Some of the most in-demand careers in Virginia are part of the welding and manufacturing industries. If you’re less interested in sparks and heavy metal, manufacturing may be a good direction to consider. One of the most entry-level workforce credentials you can earn in this space is an MT-1. It sounds a little bit like a droid from Star Wars, but the manufacturing technician level one (MT-1) certification can grant you access to an industry making $36,000-48,000 out of the gate. 

The manufacturing field helps kick off the supply chain by producing things we use every day, from the keys on our keyboard to the food on our plates. Across the commonwealth, there are manufacturers looking for talent, and Virginia’s Community Colleges and FastForward help to train folks for those open jobs. 

The MT-1 training and student experience 

Depending on the community college you study with, you can earn a variety of certifications while you’re training. The big goal is earning the MT-1, but you can also earn OSHA, First Aid and CPR. Students who enroll in this training learn a variety of skills including safety, electrical and chemical fundamentals, manufacturing techniques, mechanics and manufacturing processes and controls. 

Additionally, students will hone their spatial reasoning and problem-solving abilities that help them troubleshoot on the job after they earn their certification. While a portion of the class is book work and lectures, students also get hands-on practice with simulated machinery to bring what they’ve learned in the text book to life. 

To see the full map, visit the Manufacturing pathways page.

Advancing in a manufacturing career 

By starting a career in the manufacturing industry, you’re opening yourself up to dozens of options and focus areas to choose from. 

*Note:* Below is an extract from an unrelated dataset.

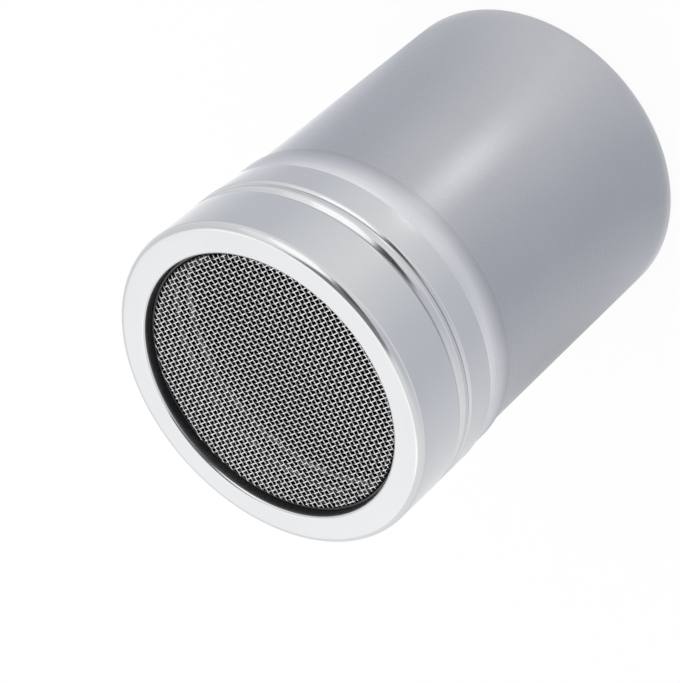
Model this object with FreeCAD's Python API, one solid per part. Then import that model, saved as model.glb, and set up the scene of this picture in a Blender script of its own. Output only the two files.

In the above example, which was produced by CCWA for the Richmond region, you’ll see that you can focus on manufacturing maintenance, welding, precision machining, electrical, manufacturing technology and basic manufacturing. Every arm of this career map has upward mobility, and as you learn new skills, earn more credentials and show mastery in your craft, you can advance and get more responsibility and higher pay. 

If you’re looking to get started in the field, your local community college likely has training to get you off on the path forward.